■ WHAT IS NEEDED:
Return only the lines running from the line that holds "under the floor" to the line that holds "bpy.context.scene.collection.objects.link(empty)", including both.
[Start RAW DATA]
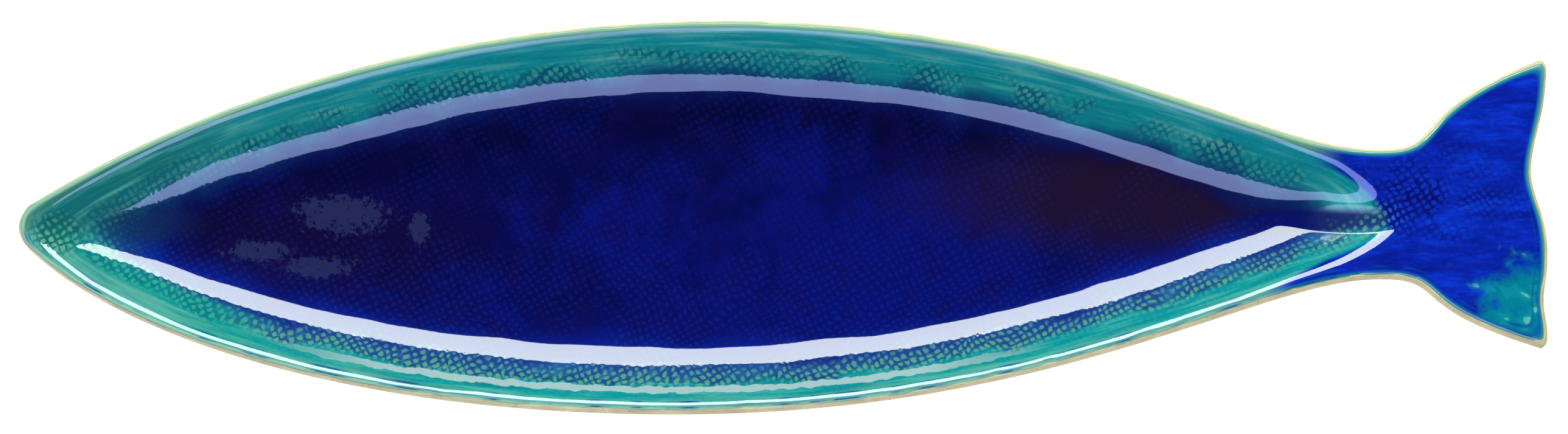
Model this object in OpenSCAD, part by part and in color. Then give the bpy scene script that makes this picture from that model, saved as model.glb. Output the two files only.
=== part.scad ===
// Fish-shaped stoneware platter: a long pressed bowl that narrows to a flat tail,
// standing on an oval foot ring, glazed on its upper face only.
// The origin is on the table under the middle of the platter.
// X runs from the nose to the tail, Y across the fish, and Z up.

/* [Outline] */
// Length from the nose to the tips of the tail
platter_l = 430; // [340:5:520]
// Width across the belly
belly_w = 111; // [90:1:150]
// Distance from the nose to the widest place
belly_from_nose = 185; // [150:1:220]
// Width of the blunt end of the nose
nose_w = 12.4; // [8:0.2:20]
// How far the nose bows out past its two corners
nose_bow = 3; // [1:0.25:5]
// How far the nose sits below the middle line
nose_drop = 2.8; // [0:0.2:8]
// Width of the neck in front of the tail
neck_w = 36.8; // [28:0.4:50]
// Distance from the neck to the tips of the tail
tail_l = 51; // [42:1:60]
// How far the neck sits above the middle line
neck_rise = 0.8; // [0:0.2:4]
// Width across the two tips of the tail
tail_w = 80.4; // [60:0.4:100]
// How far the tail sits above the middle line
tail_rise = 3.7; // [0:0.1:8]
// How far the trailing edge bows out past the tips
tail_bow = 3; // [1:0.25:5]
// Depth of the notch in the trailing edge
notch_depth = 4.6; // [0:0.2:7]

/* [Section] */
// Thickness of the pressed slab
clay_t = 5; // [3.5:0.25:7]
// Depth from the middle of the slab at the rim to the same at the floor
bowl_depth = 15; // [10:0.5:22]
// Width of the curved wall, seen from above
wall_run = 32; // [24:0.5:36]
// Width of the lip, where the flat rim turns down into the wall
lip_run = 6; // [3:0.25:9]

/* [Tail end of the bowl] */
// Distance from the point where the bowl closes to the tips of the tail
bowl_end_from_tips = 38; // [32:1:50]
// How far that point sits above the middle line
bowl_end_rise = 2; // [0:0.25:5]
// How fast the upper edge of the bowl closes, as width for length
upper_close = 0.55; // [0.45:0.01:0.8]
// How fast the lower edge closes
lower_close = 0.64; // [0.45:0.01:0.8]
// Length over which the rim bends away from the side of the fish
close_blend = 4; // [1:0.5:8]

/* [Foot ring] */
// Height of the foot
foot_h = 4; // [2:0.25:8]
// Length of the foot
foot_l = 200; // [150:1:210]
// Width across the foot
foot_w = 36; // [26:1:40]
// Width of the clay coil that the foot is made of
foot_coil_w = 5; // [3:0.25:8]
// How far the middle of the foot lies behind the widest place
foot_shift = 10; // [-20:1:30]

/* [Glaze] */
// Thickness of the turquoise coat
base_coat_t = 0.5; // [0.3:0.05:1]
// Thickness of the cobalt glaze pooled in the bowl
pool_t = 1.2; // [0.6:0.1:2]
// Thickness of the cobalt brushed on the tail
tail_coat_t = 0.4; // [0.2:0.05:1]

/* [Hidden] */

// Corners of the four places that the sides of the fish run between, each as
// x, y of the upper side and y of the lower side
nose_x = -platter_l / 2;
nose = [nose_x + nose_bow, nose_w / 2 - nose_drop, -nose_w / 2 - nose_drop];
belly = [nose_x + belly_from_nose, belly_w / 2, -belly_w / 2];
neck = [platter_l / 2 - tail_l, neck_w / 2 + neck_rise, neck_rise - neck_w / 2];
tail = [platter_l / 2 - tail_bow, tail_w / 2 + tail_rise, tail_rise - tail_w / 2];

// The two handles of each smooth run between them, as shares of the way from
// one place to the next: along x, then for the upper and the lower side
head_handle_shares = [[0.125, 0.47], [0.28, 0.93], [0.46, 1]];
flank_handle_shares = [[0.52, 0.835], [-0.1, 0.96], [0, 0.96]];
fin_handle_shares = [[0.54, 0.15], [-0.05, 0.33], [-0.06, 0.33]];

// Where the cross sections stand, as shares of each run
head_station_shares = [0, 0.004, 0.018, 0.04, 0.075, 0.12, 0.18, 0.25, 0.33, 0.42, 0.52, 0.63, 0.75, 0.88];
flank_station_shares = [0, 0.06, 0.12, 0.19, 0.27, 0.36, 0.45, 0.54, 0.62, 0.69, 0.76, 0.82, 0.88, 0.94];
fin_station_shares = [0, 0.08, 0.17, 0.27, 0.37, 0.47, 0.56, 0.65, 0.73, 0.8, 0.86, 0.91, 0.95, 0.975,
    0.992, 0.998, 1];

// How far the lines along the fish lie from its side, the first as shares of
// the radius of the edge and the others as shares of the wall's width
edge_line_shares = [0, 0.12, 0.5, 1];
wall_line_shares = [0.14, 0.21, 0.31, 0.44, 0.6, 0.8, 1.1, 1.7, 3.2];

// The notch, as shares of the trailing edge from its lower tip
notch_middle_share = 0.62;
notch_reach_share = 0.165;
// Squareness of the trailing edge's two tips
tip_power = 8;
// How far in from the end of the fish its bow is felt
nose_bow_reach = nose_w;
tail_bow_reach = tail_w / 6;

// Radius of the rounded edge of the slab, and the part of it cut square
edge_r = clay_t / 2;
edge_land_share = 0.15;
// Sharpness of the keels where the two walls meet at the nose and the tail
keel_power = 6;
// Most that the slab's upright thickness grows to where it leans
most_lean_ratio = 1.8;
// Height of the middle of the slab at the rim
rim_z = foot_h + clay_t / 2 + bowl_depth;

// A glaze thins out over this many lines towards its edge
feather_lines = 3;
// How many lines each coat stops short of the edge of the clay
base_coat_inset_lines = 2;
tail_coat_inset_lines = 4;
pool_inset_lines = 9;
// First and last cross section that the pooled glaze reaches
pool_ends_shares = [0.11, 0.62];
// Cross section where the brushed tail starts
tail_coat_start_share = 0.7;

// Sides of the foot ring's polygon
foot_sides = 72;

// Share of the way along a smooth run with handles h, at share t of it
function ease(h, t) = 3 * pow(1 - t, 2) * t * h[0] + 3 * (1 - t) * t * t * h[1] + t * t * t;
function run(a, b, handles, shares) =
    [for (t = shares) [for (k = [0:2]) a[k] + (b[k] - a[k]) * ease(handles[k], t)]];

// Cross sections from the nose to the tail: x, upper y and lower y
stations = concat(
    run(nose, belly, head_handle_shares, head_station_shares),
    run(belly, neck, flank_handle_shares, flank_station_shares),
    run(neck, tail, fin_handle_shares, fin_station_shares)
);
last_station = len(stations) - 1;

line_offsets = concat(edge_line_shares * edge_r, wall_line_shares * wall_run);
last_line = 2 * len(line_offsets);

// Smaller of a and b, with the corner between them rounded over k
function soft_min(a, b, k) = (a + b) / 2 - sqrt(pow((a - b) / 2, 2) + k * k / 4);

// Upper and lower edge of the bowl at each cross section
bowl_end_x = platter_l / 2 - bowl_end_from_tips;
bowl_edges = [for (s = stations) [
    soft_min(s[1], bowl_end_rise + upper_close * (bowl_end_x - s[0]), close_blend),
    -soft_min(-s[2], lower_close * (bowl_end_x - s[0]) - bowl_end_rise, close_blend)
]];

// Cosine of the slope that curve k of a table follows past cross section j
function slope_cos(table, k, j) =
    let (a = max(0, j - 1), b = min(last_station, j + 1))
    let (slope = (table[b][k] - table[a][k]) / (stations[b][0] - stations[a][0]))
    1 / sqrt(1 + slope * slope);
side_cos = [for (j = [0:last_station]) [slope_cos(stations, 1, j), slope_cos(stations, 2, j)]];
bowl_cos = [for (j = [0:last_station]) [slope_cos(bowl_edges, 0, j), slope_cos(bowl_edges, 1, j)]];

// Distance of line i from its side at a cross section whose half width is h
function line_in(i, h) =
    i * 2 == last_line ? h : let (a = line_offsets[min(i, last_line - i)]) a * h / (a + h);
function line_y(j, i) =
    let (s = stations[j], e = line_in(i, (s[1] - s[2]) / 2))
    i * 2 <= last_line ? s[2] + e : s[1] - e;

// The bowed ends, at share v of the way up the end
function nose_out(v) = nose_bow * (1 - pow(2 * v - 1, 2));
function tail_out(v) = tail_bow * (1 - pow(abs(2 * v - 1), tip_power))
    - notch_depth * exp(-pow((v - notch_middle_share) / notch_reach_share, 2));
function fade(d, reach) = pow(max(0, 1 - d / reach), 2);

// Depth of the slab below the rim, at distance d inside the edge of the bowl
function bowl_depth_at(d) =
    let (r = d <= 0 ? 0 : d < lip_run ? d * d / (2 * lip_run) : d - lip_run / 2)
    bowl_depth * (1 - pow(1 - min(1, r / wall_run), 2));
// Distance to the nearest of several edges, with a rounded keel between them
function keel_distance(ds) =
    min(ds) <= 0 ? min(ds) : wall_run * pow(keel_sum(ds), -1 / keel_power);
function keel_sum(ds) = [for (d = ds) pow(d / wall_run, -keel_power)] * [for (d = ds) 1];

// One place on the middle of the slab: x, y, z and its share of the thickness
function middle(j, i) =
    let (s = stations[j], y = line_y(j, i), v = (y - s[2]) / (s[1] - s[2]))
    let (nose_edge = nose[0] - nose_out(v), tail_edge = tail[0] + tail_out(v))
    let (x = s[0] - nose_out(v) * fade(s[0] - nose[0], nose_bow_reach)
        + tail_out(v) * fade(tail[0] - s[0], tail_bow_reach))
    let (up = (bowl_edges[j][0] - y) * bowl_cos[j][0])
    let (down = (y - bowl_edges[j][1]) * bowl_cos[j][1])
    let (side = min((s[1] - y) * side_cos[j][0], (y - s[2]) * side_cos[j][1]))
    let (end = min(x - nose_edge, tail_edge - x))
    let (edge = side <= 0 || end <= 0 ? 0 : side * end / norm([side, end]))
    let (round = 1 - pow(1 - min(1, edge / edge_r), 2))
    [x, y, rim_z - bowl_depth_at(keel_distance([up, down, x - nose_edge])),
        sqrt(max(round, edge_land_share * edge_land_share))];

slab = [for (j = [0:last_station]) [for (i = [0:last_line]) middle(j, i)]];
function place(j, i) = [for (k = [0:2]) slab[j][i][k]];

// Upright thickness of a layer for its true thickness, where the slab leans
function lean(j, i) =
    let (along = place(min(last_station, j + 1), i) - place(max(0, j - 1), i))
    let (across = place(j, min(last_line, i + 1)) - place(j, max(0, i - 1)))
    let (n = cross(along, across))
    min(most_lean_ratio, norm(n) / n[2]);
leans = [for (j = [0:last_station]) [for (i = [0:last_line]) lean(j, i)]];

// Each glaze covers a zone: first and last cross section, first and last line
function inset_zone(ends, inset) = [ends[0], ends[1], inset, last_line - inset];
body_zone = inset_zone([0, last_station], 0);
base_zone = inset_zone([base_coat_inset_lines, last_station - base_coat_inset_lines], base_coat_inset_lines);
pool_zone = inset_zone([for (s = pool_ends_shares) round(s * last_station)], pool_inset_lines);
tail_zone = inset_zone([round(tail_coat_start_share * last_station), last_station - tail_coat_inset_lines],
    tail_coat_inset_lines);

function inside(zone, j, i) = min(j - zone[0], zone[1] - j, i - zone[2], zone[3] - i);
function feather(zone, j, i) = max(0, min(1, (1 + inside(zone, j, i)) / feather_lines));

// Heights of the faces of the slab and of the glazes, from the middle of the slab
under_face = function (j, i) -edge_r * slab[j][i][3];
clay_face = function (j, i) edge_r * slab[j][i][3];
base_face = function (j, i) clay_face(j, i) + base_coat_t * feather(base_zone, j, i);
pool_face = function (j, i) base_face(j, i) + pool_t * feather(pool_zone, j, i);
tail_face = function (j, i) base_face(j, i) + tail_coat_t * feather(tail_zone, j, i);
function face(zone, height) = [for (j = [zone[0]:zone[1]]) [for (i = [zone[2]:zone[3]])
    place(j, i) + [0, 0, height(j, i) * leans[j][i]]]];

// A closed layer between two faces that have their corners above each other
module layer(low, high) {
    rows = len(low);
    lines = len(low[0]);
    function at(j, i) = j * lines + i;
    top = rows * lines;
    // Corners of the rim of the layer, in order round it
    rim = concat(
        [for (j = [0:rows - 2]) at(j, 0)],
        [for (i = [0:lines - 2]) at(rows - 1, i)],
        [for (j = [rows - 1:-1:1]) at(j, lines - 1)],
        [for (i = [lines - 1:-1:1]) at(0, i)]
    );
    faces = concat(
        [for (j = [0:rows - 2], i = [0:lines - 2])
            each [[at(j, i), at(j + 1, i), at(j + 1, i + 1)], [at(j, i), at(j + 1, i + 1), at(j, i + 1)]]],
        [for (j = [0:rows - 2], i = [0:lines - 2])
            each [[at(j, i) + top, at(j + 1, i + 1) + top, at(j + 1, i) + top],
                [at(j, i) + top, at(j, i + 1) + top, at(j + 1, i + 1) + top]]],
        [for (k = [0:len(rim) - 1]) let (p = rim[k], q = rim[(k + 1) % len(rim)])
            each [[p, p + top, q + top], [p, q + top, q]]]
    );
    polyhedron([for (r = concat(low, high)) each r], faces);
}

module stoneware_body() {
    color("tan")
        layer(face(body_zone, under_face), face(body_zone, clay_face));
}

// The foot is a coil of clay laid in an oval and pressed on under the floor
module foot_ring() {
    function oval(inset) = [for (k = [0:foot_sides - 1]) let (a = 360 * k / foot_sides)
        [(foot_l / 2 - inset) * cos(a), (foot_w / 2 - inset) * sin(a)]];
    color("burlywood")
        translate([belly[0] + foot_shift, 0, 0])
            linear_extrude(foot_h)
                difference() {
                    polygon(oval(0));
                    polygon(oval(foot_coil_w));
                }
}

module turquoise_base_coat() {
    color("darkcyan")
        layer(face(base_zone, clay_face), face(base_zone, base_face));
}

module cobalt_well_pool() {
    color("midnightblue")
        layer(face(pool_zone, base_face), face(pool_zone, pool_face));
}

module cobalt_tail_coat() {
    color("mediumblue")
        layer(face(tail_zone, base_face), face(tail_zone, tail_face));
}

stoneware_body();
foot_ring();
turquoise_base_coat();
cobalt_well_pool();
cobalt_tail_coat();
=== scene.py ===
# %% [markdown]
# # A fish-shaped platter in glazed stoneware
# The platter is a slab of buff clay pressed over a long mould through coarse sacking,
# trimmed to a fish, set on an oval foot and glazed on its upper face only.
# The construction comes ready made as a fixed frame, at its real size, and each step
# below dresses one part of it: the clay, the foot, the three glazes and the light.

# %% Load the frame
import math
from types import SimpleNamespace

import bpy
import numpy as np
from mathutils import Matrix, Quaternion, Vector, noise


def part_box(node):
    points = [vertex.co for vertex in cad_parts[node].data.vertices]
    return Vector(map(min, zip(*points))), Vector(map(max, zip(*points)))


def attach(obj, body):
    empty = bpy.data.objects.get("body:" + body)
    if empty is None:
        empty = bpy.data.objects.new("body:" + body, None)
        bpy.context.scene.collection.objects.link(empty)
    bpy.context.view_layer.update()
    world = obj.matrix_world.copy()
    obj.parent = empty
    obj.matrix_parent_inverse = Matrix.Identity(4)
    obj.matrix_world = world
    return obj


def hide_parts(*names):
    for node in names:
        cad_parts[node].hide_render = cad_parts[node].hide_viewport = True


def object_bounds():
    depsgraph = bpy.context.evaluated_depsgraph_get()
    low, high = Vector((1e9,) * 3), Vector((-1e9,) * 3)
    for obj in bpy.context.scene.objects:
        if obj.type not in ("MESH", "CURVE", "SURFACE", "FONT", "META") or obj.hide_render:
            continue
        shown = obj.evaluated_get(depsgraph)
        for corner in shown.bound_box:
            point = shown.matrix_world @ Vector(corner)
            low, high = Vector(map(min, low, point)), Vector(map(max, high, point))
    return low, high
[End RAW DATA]
■ SOLVED PROBLEM:
// The foot is a coil of clay laid in an oval and pressed on under the floor
module foot_ring() {
    function oval(inset) = [for (k = [0:foot_sides - 1]) let (a = 360 * k / foot_sides)
        [(foot_l / 2 - inset) * cos(a), (foot_w / 2 - inset) * sin(a)]];
    color("burlywood")
        translate([belly[0] + foot_shift, 0, 0])
            linear_extrude(foot_h)
                difference() {
                    polygon(oval(0));
                    polygon(oval(foot_coil_w));
                }
}

module turquoise_base_coat() {
    color("darkcyan")
        layer(face(base_zone, clay_face), face(base_zone, base_face));
}

module cobalt_well_pool() {
    color("midnightblue")
        layer(face(pool_zone, base_face), face(pool_zone, pool_face));
}

module cobalt_tail_coat() {
    color("mediumblue")
        layer(face(tail_zone, base_face), face(tail_zone, tail_face));
}

stoneware_body();
foot_ring();
turquoise_base_coat();
cobalt_well_pool();
cobalt_tail_coat();
=== scene.py ===
# %% [markdown]
# # A fish-shaped platter in glazed stoneware
# The platter is a slab of buff clay pressed over a long mould through coarse sacking,
# trimmed to a fish, set on an oval foot and glazed on its upper face only.
# The construction comes ready made as a fixed frame, at its real size, and each step
# below dresses one part of it: the clay, the foot, the three glazes and the light.

# %% Load the frame
import math
from types import SimpleNamespace

import bpy
import numpy as np
from mathutils import Matrix, Quaternion, Vector, noise


def part_box(node):
    points = [vertex.co for vertex in cad_parts[node].data.vertices]
    return Vector(map(min, zip(*points))), Vector(map(max, zip(*points)))


def attach(obj, body):
    empty = bpy.data.objects.get("body:" + body)
    if empty is None:
        empty = bpy.data.objects.new("body:" + body, None)
        bpy.context.scene.collection.objects.link(empty)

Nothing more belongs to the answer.